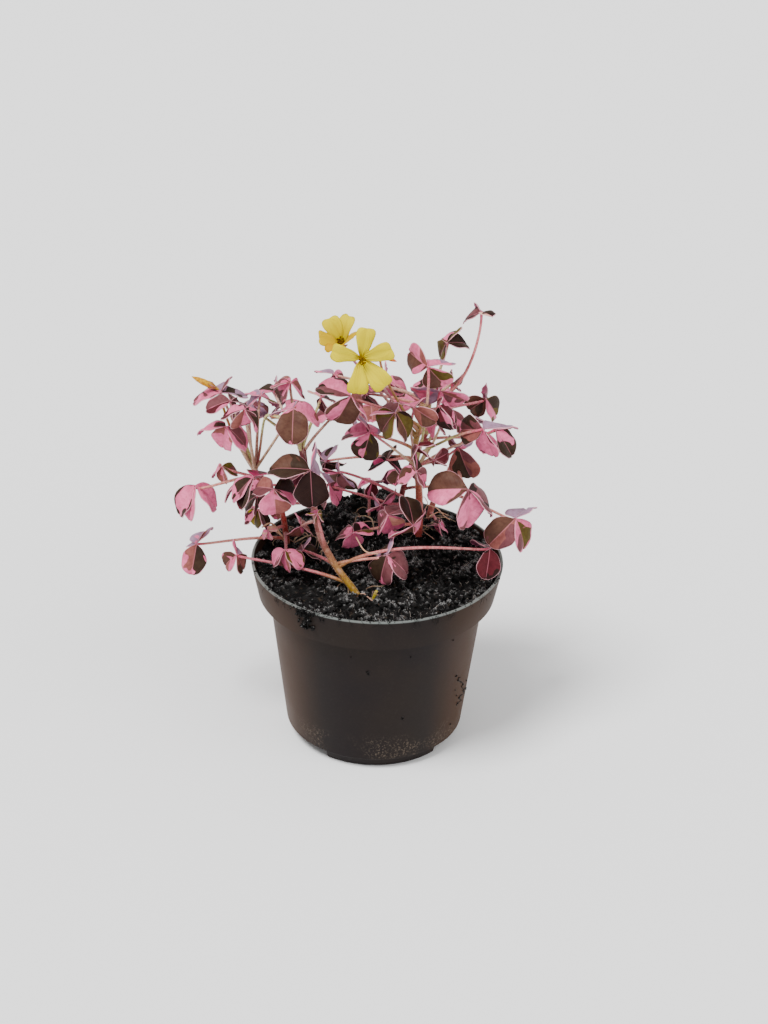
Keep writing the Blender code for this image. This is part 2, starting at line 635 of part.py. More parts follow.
def notch_block(angle, grow):
    """The wedge of a foot notch, grown on every side that the pot's wall covers."""
    half = math.radians(NOTCH_WIDTH / 2)
    inner = NOTCH_INNER_RADIUS - grow
    outer = RIM_RADIUS
    middle = math.radians(angle) - math.pi / 2
    spread = [middle + half * k / 4 for k in range(-4, 5)]
    ring = []
    for turn in spread:
        ring.append(Vector((math.cos(turn), math.sin(turn), 0)) * inner)
    for turn in reversed(spread):
        ring.append(Vector((math.cos(turn), math.sin(turn), 0)) * outer)
    side_a = Vector((math.sin(spread[0]), -math.cos(spread[0]), 0)) * grow
    side_b = Vector((-math.sin(spread[-1]), math.cos(spread[-1]), 0)) * grow
    count = len(spread)
    for i in (0, 2 * count - 1):
        ring[i] = ring[i] + side_a
    for i in (count - 1, count):
        ring[i] = ring[i] + side_b
    low, high = Vector((0, 0, -1)), Vector((0, 0, FOOT_HEIGHT + grow))
    points = [p + low for p in ring] + [p + high for p in ring]
    size = len(ring)
    faces = [tuple(range(size)), tuple(reversed(range(size, 2 * size)))]
    for i in range(size):
        after = (i + 1) % size
        faces.append((i, i + size, after + size, after))
    return points, faces


def drain_hole(angle):
    middle = math.radians(angle) - math.pi / 2
    centre = Vector((math.cos(middle), math.sin(middle), 0)) * DRAIN_DISTANCE
    path = [centre + Vector((0, 0, h)) for h in (FOOT_HEIGHT - 1, FOOT_HEIGHT + WALL + 1)]
    return tube(path, [DRAIN_RADIUS] * 2, 12)


def pot(finish):
    made = add_object("pot", *turned(outer_profile(), POT_SIDES), finish)
    cavity = add_object("cavity", *turned(inner_profile(WALL, POT_HEIGHT + 1), POT_SIDES))
    blocks = [add_object("block", *notch_block(angle, WALL)) for angle in NOTCH_ANGLES]
    combine(cavity, blocks, "DIFFERENCE")
    notches = [add_object("notch", *notch_block(angle, 0)) for angle in NOTCH_ANGLES]
    drains = [add_object("drain", *drain_hole(angle)) for angle in NOTCH_ANGLES]
    return combine(combine(made, [cavity], "DIFFERENCE"), notches + drains, "DIFFERENCE")


def soil_height(x, y):
    """The lumpy surface of the soil, higher behind the stems."""
    height = SOIL_EDGE
    for across, back, rise, spread in MOUNDS:
        height += rise * math.exp(-((x - across) ** 2 + (y - back) ** 2) / (2 * spread ** 2))
    return height + SOIL_ROUGHNESS * noise.noise(Vector((x, y, SOIL_SEED)) / 7.0)


def soil(finish):
    sides = inner_profile(WALL + GAP, SOIL_EDGE)[:-1]
    points, faces = turned(sides + [(0, SOIL_EDGE)], SOIL_SIDES)
    edge_start = len(points) - 1 - SOIL_SIDES
    edge = [points[edge_start + k] for k in range(SOIL_SIDES)]
    points.pop()
    faces = [face for face in faces if len(points) not in face]
    before = edge_start
    for ring in range(1, SOIL_RINGS):
        start = len(points)
        for rim in edge:
            x, y = rim.x * (1 - ring / SOIL_RINGS), rim.y * (1 - ring / SOIL_RINGS)
            points.append(Vector((x, y, soil_height(x, y))))
        for k in range(SOIL_SIDES):
            ahead = (k + 1) % SOIL_SIDES
            quad = (before + k, before + ahead, start + ahead, start + k)
            faces += [(quad[0], quad[1], quad[2]), (quad[0], quad[2], quad[3])]
        before = start
    points.append(Vector((0, 0, soil_height(0, 0))))
    for k in range(SOIL_SIDES):
        faces.append((before + k, before + (k + 1) % SOIL_SIDES, len(points) - 1))
    made = add_object("soil", points, faces, finish)
    cutters = [add_object("block", *notch_block(angle, WALL + GAP)) for angle in NOTCH_ANGLES]
    for stem in STEMS.values():
        path = [p for p in stem_path(stem) if p.z < SOIL_EDGE + 26]
        path[0] = path[0] - (path[1] - path[0]).normalized() * GAP
        cutters.append(add_object("hole", *tube(path, [stem.radius + GAP] * len(path), 8)))
    return combine(made, cutters, "DIFFERENCE")


def build():
    clear_scene()
    plastic = material("pot_plastic", (0.045, 0.034, 0.030), 0.45)
    peat = material("peat", (0.012, 0.010, 0.009), 0.95)
    foliage = material("foliage", (0.20, 0.06, 0.09), 0.55)
    yellow = material("yellow_petal", (0.95, 0.72, 0.06), 0.5)
    pot(plastic)
    soil(peat)
    for name in STEMS:
        leafy_stem(name, foliage)
    for name in BLOOMS:
        bloom(name, yellow)
    for name in BUDS:
        bud(name, yellow)


build()
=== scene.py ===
"""Purple shamrock in a nursery pot: the plant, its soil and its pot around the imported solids.

Lengths are written in millimetres. The pot stands at the origin and the plant faces -Y.
"""
import math
import random
from collections import namedtuple

import bpy
from mathutils import Matrix, Vector, noise


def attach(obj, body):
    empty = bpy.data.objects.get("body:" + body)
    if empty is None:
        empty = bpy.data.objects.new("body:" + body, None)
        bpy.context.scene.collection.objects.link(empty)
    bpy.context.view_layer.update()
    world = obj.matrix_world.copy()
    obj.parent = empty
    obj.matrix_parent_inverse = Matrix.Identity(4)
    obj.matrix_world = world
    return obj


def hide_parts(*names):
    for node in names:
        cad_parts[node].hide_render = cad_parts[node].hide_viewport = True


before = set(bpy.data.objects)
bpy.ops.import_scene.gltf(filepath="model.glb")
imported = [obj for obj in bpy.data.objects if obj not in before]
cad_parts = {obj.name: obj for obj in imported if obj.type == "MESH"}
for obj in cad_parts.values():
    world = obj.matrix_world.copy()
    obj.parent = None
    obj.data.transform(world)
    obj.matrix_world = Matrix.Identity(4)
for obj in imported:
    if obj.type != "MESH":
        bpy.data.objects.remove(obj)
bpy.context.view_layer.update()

MM = 0.001
FULL_TURN = 2 * math.pi

# The eye point, and so the plane through the pot's axis that the plant was measured on
EYE_ACROSS = 2.35
EYE_BACK = 790.0
EYE_UP = 533.0

# Camera
CAMERA_PLACE = (2.35, -790.18, 533.32)
CAMERA_DOWN = 28.6
CAMERA_ROLL = 1.35
LENS = 76.99
SENSOR = 36

# Light: each lamp's place, which gives its direction, its spread in degrees and its strength, and
# the two whites of the paper that the pot stands on
WORLD_LIGHT = 0.75
LAMPS = (("key", (-0.5, -0.45, 1.3), 22, 4.2), ("fill", (1.0, -0.7, 0.9), 50, 1.2))
PAPER = ((0.90, 0.90, 0.90, 1), (0.93, 0.93, 0.93, 1))

# Pot
POT_HEIGHT = 81.0
RIM_RADIUS = 52.5
RIM_ROUND = 0.6
COLLAR_BOTTOM_RADIUS = 49.5
COLLAR_BOTTOM = 66.5
BODY_TOP_RADIUS = 45.0
BODY_TOP = 65.5
BODY_BOTTOM_RADIUS = 37.5
FOOT_HEIGHT = 5.0
FOOT_TOP_RADIUS = 36.2
FOOT_RADIUS = 34.5
WALL = 1.2
POT_STEPS = 144
CORNER_ROUND = 1.0
NOTCH_ANGLES = (-53.0, 67.0, 187.0)
NOTCH_WIDTH = 40.0
NOTCH_INNER_RADIUS = 27.0
NOTCH_STEPS = 12
DRAIN_RADIUS = 2.6
DRAIN_DISTANCE = 31.5

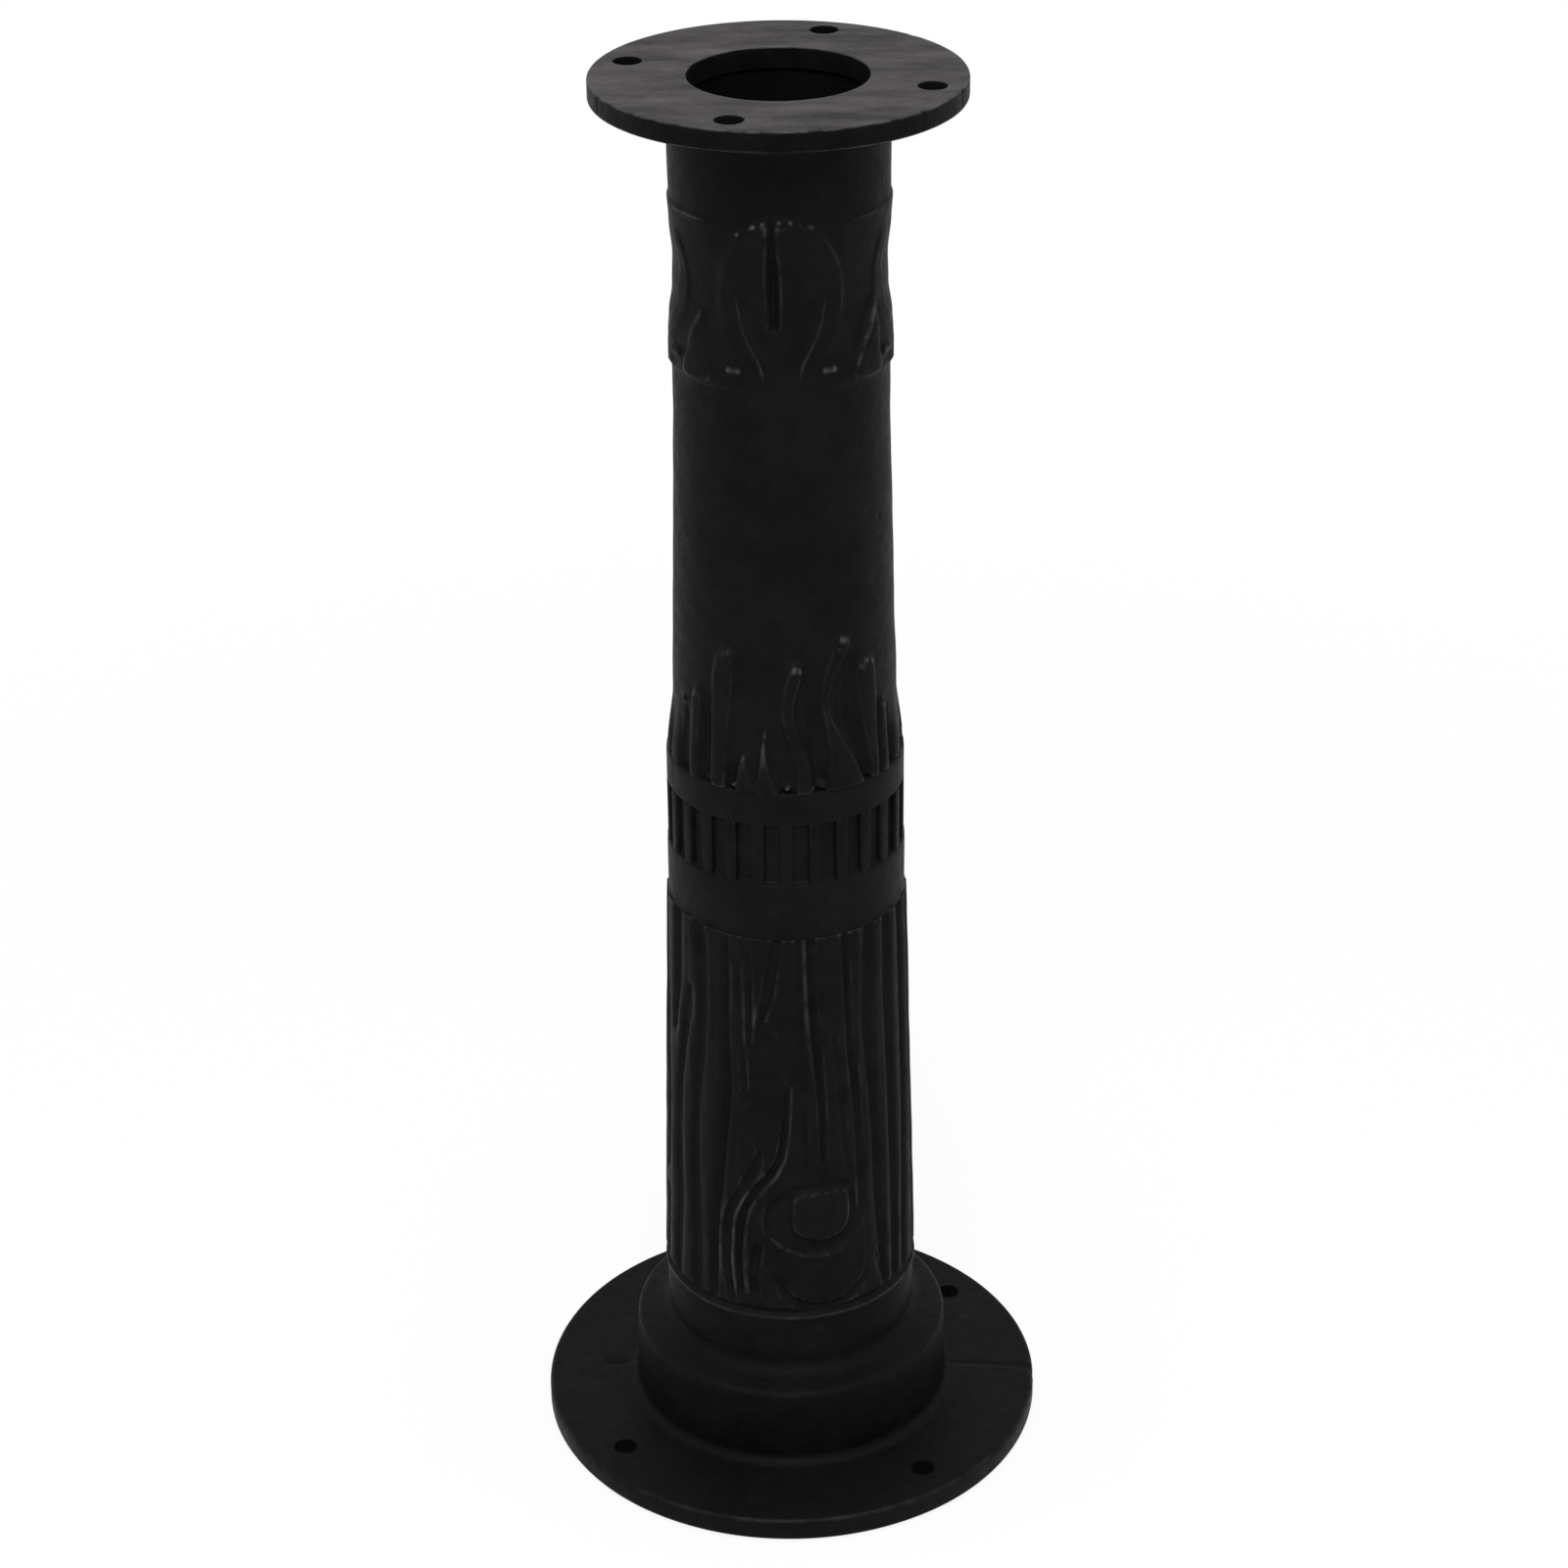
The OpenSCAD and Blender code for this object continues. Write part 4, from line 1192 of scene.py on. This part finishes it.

******************************

*DO THIS*
All of the records must be repeated exactly.

*FINAL RESULT*
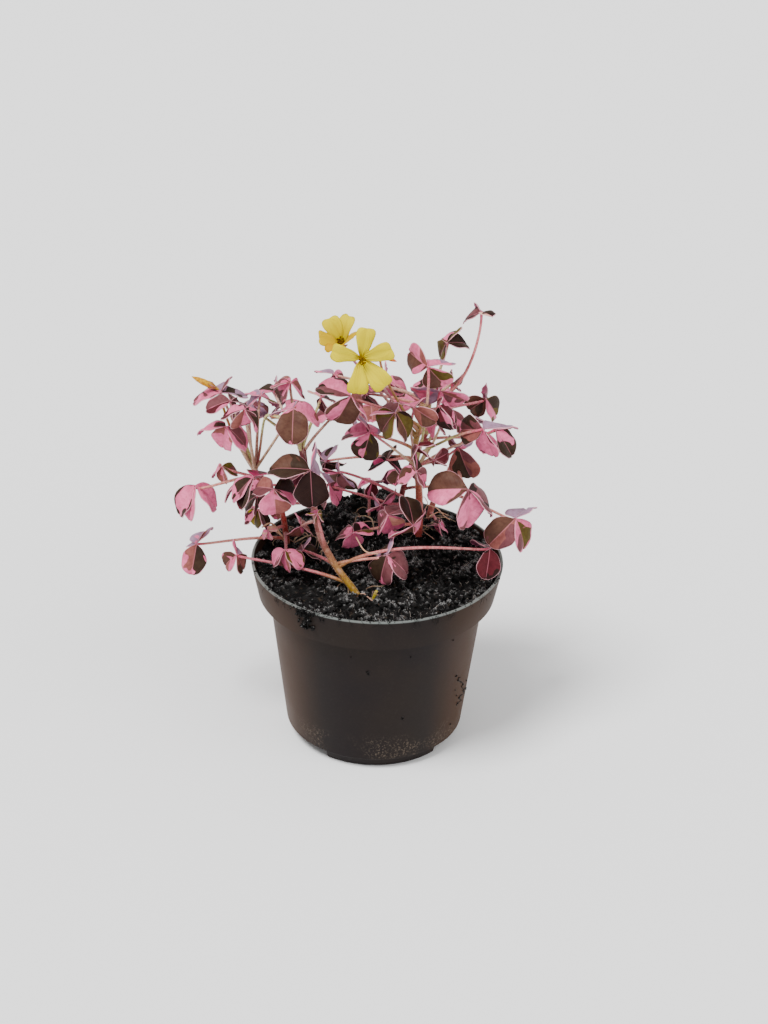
Keep writing the Blender code for this image. This is part 2, starting at line 635 of part.py. More parts follow.
def notch_block(angle, grow):
    """The wedge of a foot notch, grown on every side that the pot's wall covers."""
    half = math.radians(NOTCH_WIDTH / 2)
    inner = NOTCH_INNER_RADIUS - grow
    outer = RIM_RADIUS
    middle = math.radians(angle) - math.pi / 2
    spread = [middle + half * k / 4 for k in range(-4, 5)]
    ring = []
    for turn in spread:
        ring.append(Vector((math.cos(turn), math.sin(turn), 0)) * inner)
    for turn in reversed(spread):
        ring.append(Vector((math.cos(turn), math.sin(turn), 0)) * outer)
    side_a = Vector((math.sin(spread[0]), -math.cos(spread[0]), 0)) * grow
    side_b = Vector((-math.sin(spread[-1]), math.cos(spread[-1]), 0)) * grow
    count = len(spread)
    for i in (0, 2 * count - 1):
        ring[i] = ring[i] + side_a
    for i in (count - 1, count):
        ring[i] = ring[i] + side_b
    low, high = Vector((0, 0, -1)), Vector((0, 0, FOOT_HEIGHT + grow))
    points = [p + low for p in ring] + [p + high for p in ring]
    size = len(ring)
    faces = [tuple(range(size)), tuple(reversed(range(size, 2 * size)))]
    for i in range(size):
        after = (i + 1) % size
        faces.append((i, i + size, after + size, after))
    return points, faces


def drain_hole(angle):
    middle = math.radians(angle) - math.pi / 2
    centre = Vector((math.cos(middle), math.sin(middle), 0)) * DRAIN_DISTANCE
    path = [centre + Vector((0, 0, h)) for h in (FOOT_HEIGHT - 1, FOOT_HEIGHT + WALL + 1)]
    return tube(path, [DRAIN_RADIUS] * 2, 12)


def pot(finish):
    made = add_object("pot", *turned(outer_profile(), POT_SIDES), finish)
    cavity = add_object("cavity", *turned(inner_profile(WALL, POT_HEIGHT + 1), POT_SIDES))
    blocks = [add_object("block", *notch_block(angle, WALL)) for angle in NOTCH_ANGLES]
    combine(cavity, blocks, "DIFFERENCE")
    notches = [add_object("notch", *notch_block(angle, 0)) for angle in NOTCH_ANGLES]
    drains = [add_object("drain", *drain_hole(angle)) for angle in NOTCH_ANGLES]
    return combine(combine(made, [cavity], "DIFFERENCE"), notches + drains, "DIFFERENCE")


def soil_height(x, y):
    """The lumpy surface of the soil, higher behind the stems."""
    height = SOIL_EDGE
    for across, back, rise, spread in MOUNDS:
        height += rise * math.exp(-((x - across) ** 2 + (y - back) ** 2) / (2 * spread ** 2))
    return height + SOIL_ROUGHNESS * noise.noise(Vector((x, y, SOIL_SEED)) / 7.0)


def soil(finish):
    sides = inner_profile(WALL + GAP, SOIL_EDGE)[:-1]
    points, faces = turned(sides + [(0, SOIL_EDGE)], SOIL_SIDES)
    edge_start = len(points) - 1 - SOIL_SIDES
    edge = [points[edge_start + k] for k in range(SOIL_SIDES)]
    points.pop()
    faces = [face for face in faces if len(points) not in face]
    before = edge_start
    for ring in range(1, SOIL_RINGS):
        start = len(points)
        for rim in edge:
            x, y = rim.x * (1 - ring / SOIL_RINGS), rim.y * (1 - ring / SOIL_RINGS)
            points.append(Vector((x, y, soil_height(x, y))))
        for k in range(SOIL_SIDES):
            ahead = (k + 1) % SOIL_SIDES
            quad = (before + k, before + ahead, start + ahead, start + k)
            faces += [(quad[0], quad[1], quad[2]), (quad[0], quad[2], quad[3])]
        before = start
    points.append(Vector((0, 0, soil_height(0, 0))))
    for k in range(SOIL_SIDES):
        faces.append((before + k, before + (k + 1) % SOIL_SIDES, len(points) - 1))
    made = add_object("soil", points, faces, finish)
    cutters = [add_object("block", *notch_block(angle, WALL + GAP)) for angle in NOTCH_ANGLES]
    for stem in STEMS.values():
        path = [p for p in stem_path(stem) if p.z < SOIL_EDGE + 26]
        path[0] = path[0] - (path[1] - path[0]).normalized() * GAP
        cutters.append(add_object("hole", *tube(path, [stem.radius + GAP] * len(path), 8)))
    return combine(made, cutters, "DIFFERENCE")


def build():
    clear_scene()
    plastic = material("pot_plastic", (0.045, 0.034, 0.030), 0.45)
    peat = material("peat", (0.012, 0.010, 0.009), 0.95)
    foliage = material("foliage", (0.20, 0.06, 0.09), 0.55)
    yellow = material("yellow_petal", (0.95, 0.72, 0.06), 0.5)
    pot(plastic)
    soil(peat)
    for name in STEMS:
        leafy_stem(name, foliage)
    for name in BLOOMS:
        bloom(name, yellow)
    for name in BUDS:
        bud(name, yellow)


build()
=== scene.py ===
"""Purple shamrock in a nursery pot: the plant, its soil and its pot around the imported solids.

Lengths are written in millimetres. The pot stands at the origin and the plant faces -Y.
"""
import math
import random
from collections import namedtuple

import bpy
from mathutils import Matrix, Vector, noise


def attach(obj, body):
    empty = bpy.data.objects.get("body:" + body)
    if empty is None:
        empty = bpy.data.objects.new("body:" + body, None)
        bpy.context.scene.collection.objects.link(empty)
    bpy.context.view_layer.update()
    world = obj.matrix_world.copy()
    obj.parent = empty
    obj.matrix_parent_inverse = Matrix.Identity(4)
    obj.matrix_world = world
    return obj


def hide_parts(*names):
    for node in names:
        cad_parts[node].hide_render = cad_parts[node].hide_viewport = True


before = set(bpy.data.objects)
bpy.ops.import_scene.gltf(filepath="model.glb")
imported = [obj for obj in bpy.data.objects if obj not in before]
cad_parts = {obj.name: obj for obj in imported if obj.type == "MESH"}
for obj in cad_parts.values():
    world = obj.matrix_world.copy()
    obj.parent = None
    obj.data.transform(world)
    obj.matrix_world = Matrix.Identity(4)
for obj in imported:
    if obj.type != "MESH":
        bpy.data.objects.remove(obj)
bpy.context.view_layer.update()

MM = 0.001
FULL_TURN = 2 * math.pi

# The eye point, and so the plane through the pot's axis that the plant was measured on
EYE_ACROSS = 2.35
EYE_BACK = 790.0
EYE_UP = 533.0

# Camera
CAMERA_PLACE = (2.35, -790.18, 533.32)
CAMERA_DOWN = 28.6
CAMERA_ROLL = 1.35
LENS = 76.99
SENSOR = 36

# Light: each lamp's place, which gives its direction, its spread in degrees and its strength, and
# the two whites of the paper that the pot stands on
WORLD_LIGHT = 0.75
LAMPS = (("key", (-0.5, -0.45, 1.3), 22, 4.2), ("fill", (1.0, -0.7, 0.9), 50, 1.2))
PAPER = ((0.90, 0.90, 0.90, 1), (0.93, 0.93, 0.93, 1))

# Pot
POT_HEIGHT = 81.0
RIM_RADIUS = 52.5
RIM_ROUND = 0.6
COLLAR_BOTTOM_RADIUS = 49.5
COLLAR_BOTTOM = 66.5
BODY_TOP_RADIUS = 45.0
BODY_TOP = 65.5
BODY_BOTTOM_RADIUS = 37.5
FOOT_HEIGHT = 5.0
FOOT_TOP_RADIUS = 36.2
FOOT_RADIUS = 34.5
WALL = 1.2
POT_STEPS = 144
CORNER_ROUND = 1.0
NOTCH_ANGLES = (-53.0, 67.0, 187.0)
NOTCH_WIDTH = 40.0
NOTCH_INNER_RADIUS = 27.0
NOTCH_STEPS = 12
DRAIN_RADIUS = 2.6
DRAIN_DISTANCE = 31.5

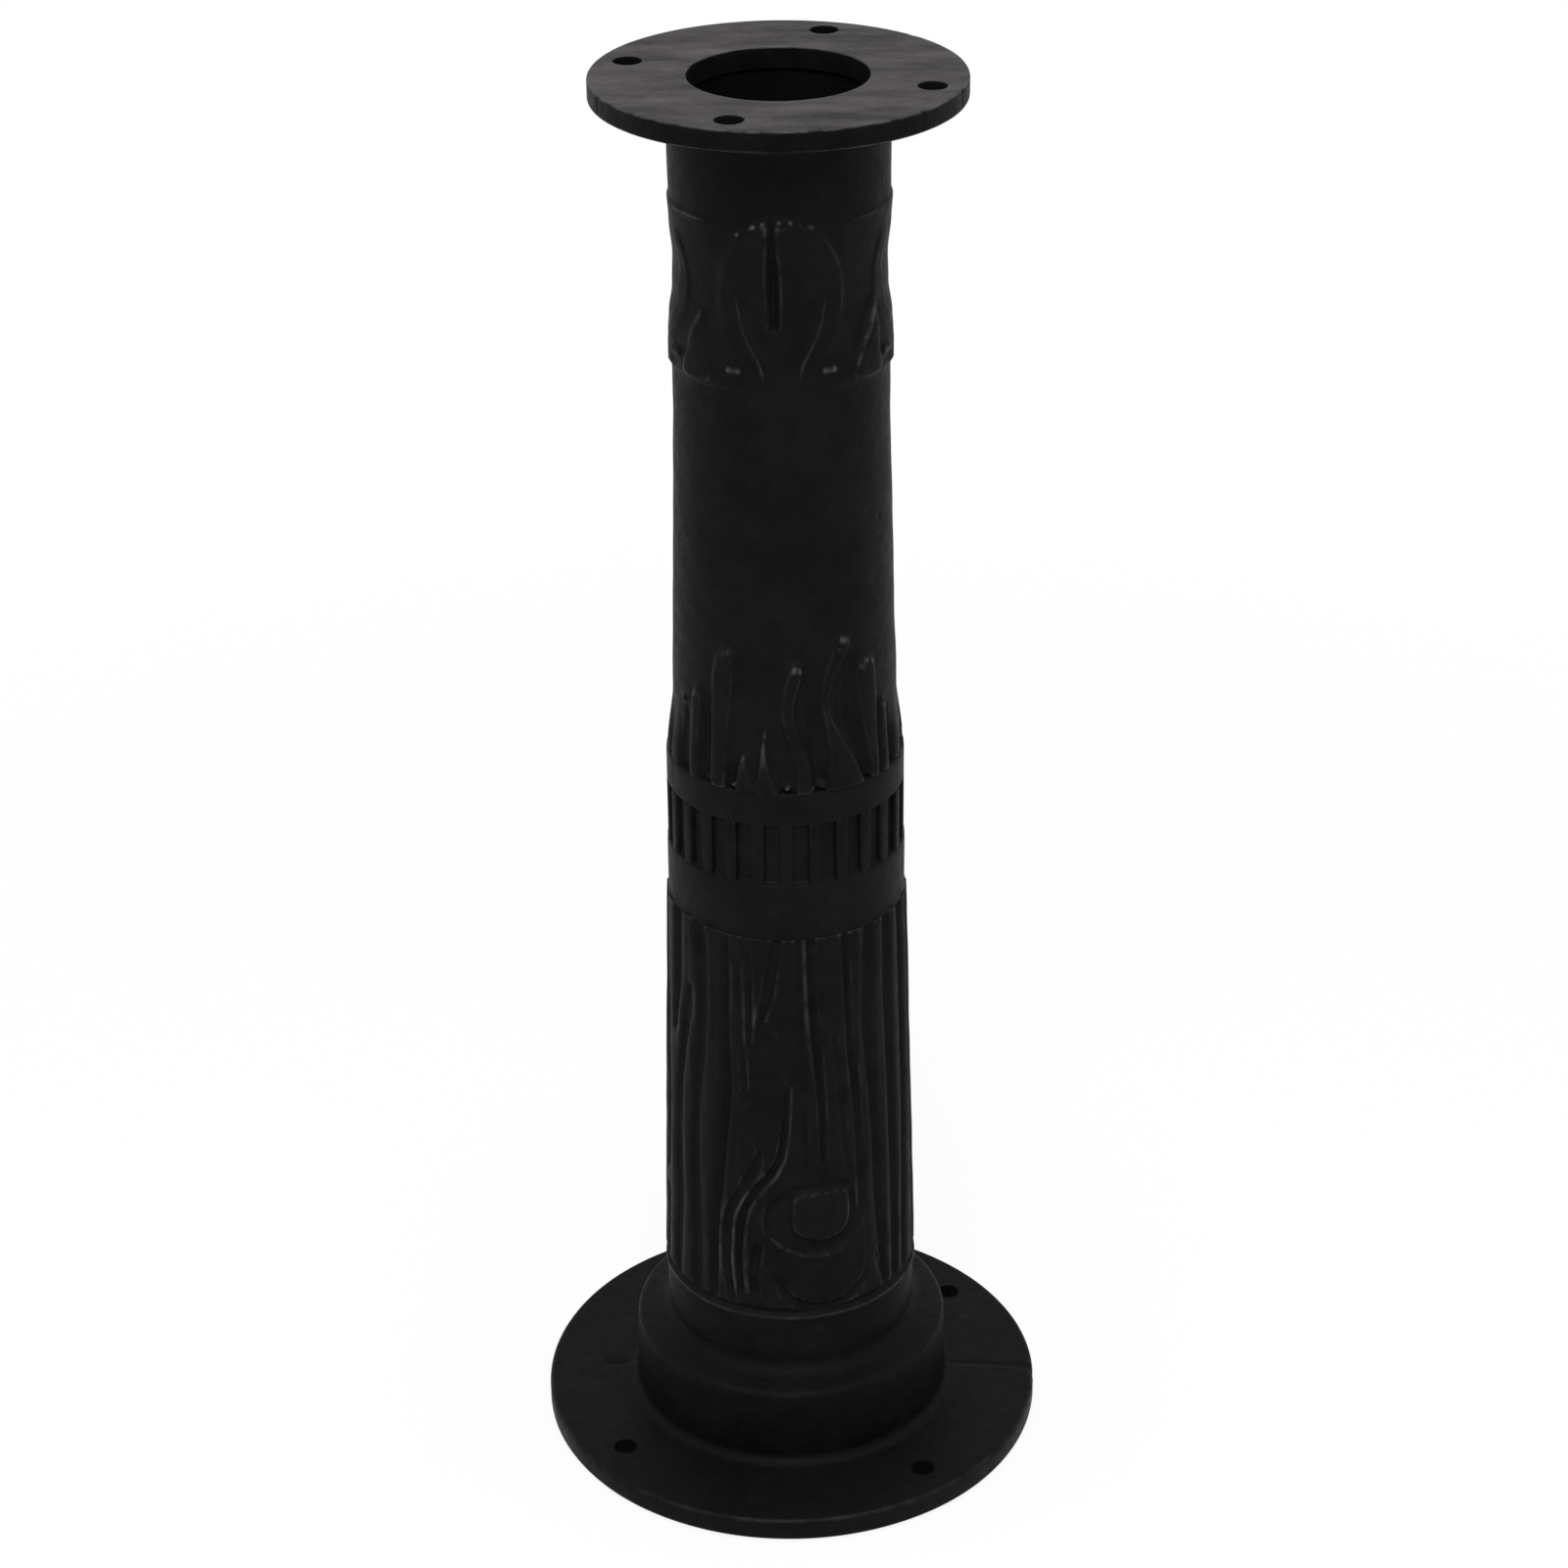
The OpenSCAD and Blender code for this object continues. Write part 4, from line 1192 of scene.py on. This part finishes it.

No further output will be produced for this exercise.